Women, Power, and Political Survival

Women in Margaret’s world are rarely allowed direct authority, but they still influence the course of power through marriage, childbirth, loyalty, secrecy, and negotiation. Margaret is repeatedly transferred between male guardians and husbands because of her bloodline, inheritance, and reproductive value.

Her early marriage shows how little control noble girls have over their bodies or futures. Yet she learns to use the limited tools available to her.

She marries strategically, serves at court, builds alliances, hides her intentions, and turns obedience into a public disguise. Her connection with Elizabeth Woodville shows that women who appear powerless can still make dangerous political agreements when male rule becomes unstable.

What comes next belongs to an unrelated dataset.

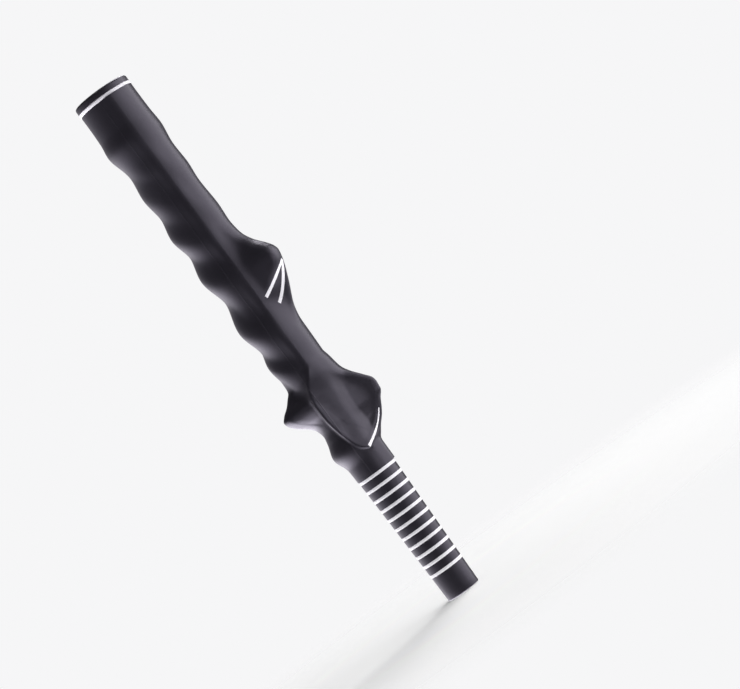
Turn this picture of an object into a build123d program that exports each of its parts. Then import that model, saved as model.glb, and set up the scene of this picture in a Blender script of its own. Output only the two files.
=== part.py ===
"""Moulded rubber training grip for a golf club.

The sleeve is sculpted for two hands: five finger grooves and a trigger hook on the finger side (-X),
and a pad for each thumb on the thumb side (+X).  It is moulded from two rubber blanks that meet on the
plane X = 0, and it carries an end cap, paint-filled rings and paint-filled V marks.

Frame, in millimetres: +Z runs along the shaft bore to the butt end, the origin is the centre of the
mouth, +X is the thumb side and -Y is the front, which faces up when the club is held.
"""
from build123d import *
from math import atan2, cos, degrees, hypot, pi, radians, sin, sqrt
import os

# ---------------------------------------------------------------- driving dimensions
LENGTH = 267.0                # mouth to the top of the end cap
SLEEVE_TOP = 261.9            # where the sleeve meets the neck of the end cap
SHOULDER_Z = 64.4             # where the sculpted sleeve steps down to the ringed tip

# The sleeve's radius along the middle of its finger side and of its thumb side, as (z, radius) at each
# crest, each groove and the few places between them that the line turns at.
FINGER_LINE = [
    (267.0, 13.15), (256.6, 13.0), (248.0, 13.2), (241.1, 13.95), (229.0, 11.35), (218.2, 12.45),
    (207.4, 11.2), (197.0, 12.85), (186.6, 10.85), (175.0, 13.0), (161.6, 10.1), (147.3, 13.0),
    (134.8, 10.2), (127.5, 11.7), (117.1, 10.15), (102.8, 10.0), (90.0, 9.65), (85.5, 10.4),
    (78.5, 12.3), (70.5, 9.8), (62.0, 9.5),
]
THUMB_LINE = [
    (267.0, 13.1), (258.4, 12.95), (248.9, 13.1), (241.1, 13.65), (229.8, 12.15), (220.3, 12.7),
    (210.8, 11.8), (197.9, 12.7), (189.2, 12.1), (166.3, 11.6), (137.4, 11.9), (121.0, 11.55),
    (106.3, 10.8), (89.9, 9.4), (72.6, 9.6), (62.0, 9.45),
]
THUMB_LINE_ANGLE = 10.0       # row angle of the thumb line, in degrees from +X
FINGER_SHARE_POWER = 1.3      # how quickly the finger grooves fade round the sides
GROOVE_LEAN = 0.11            # millimetres that a finger groove drops per degree round the grip
GROOVE_LEAN_ANGLE = 185.0     # row angle at which the grooves are at the heights given above
LEAN_FULL = (222.0, 104.0)    # the grooves lean fully between these heights ...
LEAN_NONE = (241.0, 90.0)     # ... and not at all beyond these

FRONT_TURN = 11.0             # the thumb pads face this many degrees from -Y towards +X

# Upper thumb pad: a thick lobe that ends at a slanting crease, over a thinner tail
PAD_REACH = [
    (190.0, 10.6), (186.6, 11.8), (181.5, 13.5), (176.3, 16.4), (171.1, 20.8), (168.5, 22.5),
    (166.3, 23.1), (163.5, 22.65), (160.7, 21.95), (153.0, 18.85), (145.2, 15.1), (139.1, 12.4),
    (134.0, 9.5),
]
PAD_TIP_REACH = 23.2
LOBE_ROOT = (-0.5, -7.8)
LOBE_TIP_Y = -5.2
LOBE_RADIUS = 3.9
LOBE_TIP_SHARE = 0.975        # how far out the lobe goes, as a share of the pad's reach
TAIL_ROOT = (0.0, -5.0)
TAIL_TIP_Y = -1.9
TAIL_RADIUS = 2.4
TAIL_BLEND = 3.0
LOBE_BLEND = 3.0
CREASE_FOOT = (7.5, 152.5)    # x and z of the crease's lower end
CREASE_SLOPE = 0.725
CREASE_FALL = 0.64            # the lobe slopes in below the crease: 1 would be a step,
CREASE_LEVEL = 0.77           # and this is the share of its own roundness that it keeps
CREASE_BLEND = 1.0

# Trigger hook for the forefinger
HOOK_REACH = [
    (124.0, 6.0), (118.0, 9.9), (114.0, 10.8), (111.5, 13.0), (108.9, 15.4), (106.3, 18.7),
    (103.9, 20.4), (101.8, 19.8), (98.5, 17.0), (95.9, 13.5), (93.3, 11.0), (90.0, 9.3), (86.0, 6.0),
]
HOOK_ANGLE = 202.3            # degrees from +X
HOOK_TIP_RADIUS = 3.8
HOOK_ROOT_RADIUS = 8.4
HOOK_ROOT = (-2.6, -3.2)
HOOK_GROWTH = (5.2, 16.2)     # the root moves out to there as the hook's tip grows between these
HOOK_EDGE = (-20.0, -9.0, 103.7)   # a point on the edge between the hook's front and its underside
HOOK_EDGE_FALL = 0.57         # how the edge falls towards the grip
HOOK_UNDER_SLOPE = 1.0        # how the underside falls towards the back
HOOK_BLEND = 2.0
HOOK_EDGE_BLEND = 1.0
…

The theme reveals how survival often requires performance: Margaret must seem submissive while thinking like a rival claimant’s chief strategist. Her power does not come from armies or official command but from patience, intelligence, family claim, and the ability to move through hostile spaces without openly declaring war.

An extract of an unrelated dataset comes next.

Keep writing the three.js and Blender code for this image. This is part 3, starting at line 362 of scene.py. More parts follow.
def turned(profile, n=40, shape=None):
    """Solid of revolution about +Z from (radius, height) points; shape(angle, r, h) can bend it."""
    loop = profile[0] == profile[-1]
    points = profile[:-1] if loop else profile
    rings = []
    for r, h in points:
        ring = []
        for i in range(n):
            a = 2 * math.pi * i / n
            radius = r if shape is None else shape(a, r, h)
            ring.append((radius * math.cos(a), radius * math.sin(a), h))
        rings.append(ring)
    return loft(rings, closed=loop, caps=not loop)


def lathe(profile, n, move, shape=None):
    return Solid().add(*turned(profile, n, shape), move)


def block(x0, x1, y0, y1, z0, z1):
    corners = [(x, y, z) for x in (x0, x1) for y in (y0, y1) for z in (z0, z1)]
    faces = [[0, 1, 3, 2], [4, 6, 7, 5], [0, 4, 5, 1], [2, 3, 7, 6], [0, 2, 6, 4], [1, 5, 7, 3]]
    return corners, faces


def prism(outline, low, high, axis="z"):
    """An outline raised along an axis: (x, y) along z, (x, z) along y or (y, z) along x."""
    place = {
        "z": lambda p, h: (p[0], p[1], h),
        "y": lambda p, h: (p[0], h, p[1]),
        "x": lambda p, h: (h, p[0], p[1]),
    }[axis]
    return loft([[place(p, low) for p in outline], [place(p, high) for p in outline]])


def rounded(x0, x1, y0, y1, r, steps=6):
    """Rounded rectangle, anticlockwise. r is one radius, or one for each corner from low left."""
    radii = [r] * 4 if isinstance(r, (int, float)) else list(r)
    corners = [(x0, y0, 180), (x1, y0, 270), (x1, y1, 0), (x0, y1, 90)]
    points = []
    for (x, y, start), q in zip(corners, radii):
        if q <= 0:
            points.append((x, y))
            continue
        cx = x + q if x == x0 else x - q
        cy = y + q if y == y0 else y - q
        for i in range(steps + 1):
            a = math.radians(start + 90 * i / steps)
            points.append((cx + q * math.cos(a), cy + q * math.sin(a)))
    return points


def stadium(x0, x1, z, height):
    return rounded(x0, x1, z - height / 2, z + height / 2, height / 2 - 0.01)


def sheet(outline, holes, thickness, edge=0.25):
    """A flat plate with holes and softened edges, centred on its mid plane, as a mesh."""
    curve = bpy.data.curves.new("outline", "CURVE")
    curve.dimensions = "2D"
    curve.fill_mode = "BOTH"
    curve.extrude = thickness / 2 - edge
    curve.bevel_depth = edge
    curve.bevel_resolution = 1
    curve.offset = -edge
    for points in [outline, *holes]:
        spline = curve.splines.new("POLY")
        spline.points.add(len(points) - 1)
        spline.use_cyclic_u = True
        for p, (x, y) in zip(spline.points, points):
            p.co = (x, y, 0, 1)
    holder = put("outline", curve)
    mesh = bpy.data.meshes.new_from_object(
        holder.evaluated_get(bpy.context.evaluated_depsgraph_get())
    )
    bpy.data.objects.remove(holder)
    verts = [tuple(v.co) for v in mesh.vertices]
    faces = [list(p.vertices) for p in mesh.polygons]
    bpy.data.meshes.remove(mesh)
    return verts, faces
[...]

Fortune, Ambition, and the Cost of Victory

The changing fortunes of Lancaster and York create a world where loyalty, safety, and status can collapse almost overnight. Margaret grows up watching kings fall, heirs disappear, alliances shift, and noble families rise or lose everything.

This instability teaches her that ambition requires patience as much as boldness. She waits through defeat, widowhood, confinement, and her son’s exile, always reading events as signs that fortune may turn in her favor.

The image of fortune’s wheel matters because Margaret’s life is shaped by sudden reversals: she begins as a valuable heiress with little control, becomes a powerless mother separated from her child, and finally stands beside the victorious Tudor king. Yet victory does not make her humble.

Her triumph confirms the story she has always told herself: that suffering proved her chosen status. The cost is moral hardening.

By the end, she has gained recognition, but years of fear and scheming have made power feel less like grace and more like possession.